THE CONTRADICTIONS OF INTERNATIONAL COLLABORATION: A STUDY ON THE ENERGY SECTOR
Keywords:
internationalization of science, energy research, center-periphery, scientific values, international cooperationAbstract
This study analyzes the contradictions inherent to the process of science internationalization, focusing on collaboration strategies employed by research groups linked to CENPES (Petrobras, Brazil) and Y-TEC (YPF, Argentina). Using qualitative methods, including semi-structured interviews and content analysis, we investigate how researchers navigate significant tensions between national and international objectives, as well as between scientific and technological production. The results reveal the operation of a "regime of management of irrelevance" that deeply structures research practices and internationalization strategies. This regime is anchored in real constraints—internalization of perceptions of inferiority, differential access to high-impact journals, institutional evaluation practices—affecting choices of research themes, publication strategies, and conceptions of scientific relevance. We observe a predominant preference for publications in English-language international journals and adaptation of research agendas to global interests. However, the data reveal that researchers develop varied strategies to deal with these pressures: some choose technical objects that facilitate internationalization; others invest in analogies that preserve local relevance; still others make deliberate choices to prioritize national agendas.

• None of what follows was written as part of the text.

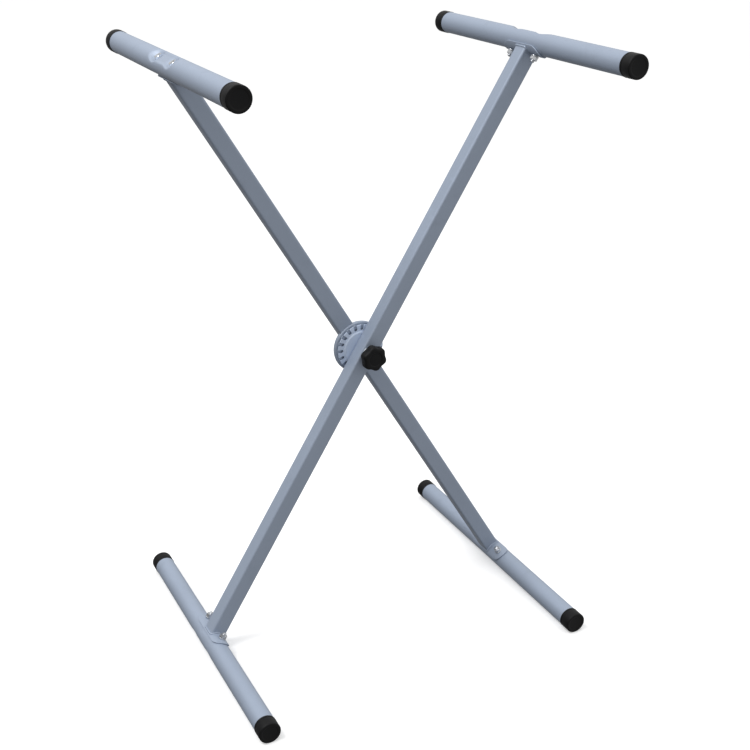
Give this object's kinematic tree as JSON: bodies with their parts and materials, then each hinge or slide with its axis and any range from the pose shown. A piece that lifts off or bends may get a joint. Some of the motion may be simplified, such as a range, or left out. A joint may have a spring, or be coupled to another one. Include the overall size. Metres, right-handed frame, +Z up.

Questions of intellectual property and technology transfer emerge as genuine points of tension, reflecting legitimate historical concerns about how locally-produced knowledge can be captured in cooperative arrangements. We conclude that international scientific cooperation functions in contradictory ways: it opens genuine opportunities for advancement and recognition but contains a structural inclination toward imbalances. The relative weight of these two movements varies according to contexts and individual choices, suggesting possibilities for alternative forms of partnership that acknowledge asymmetries without accepting them as inevitable.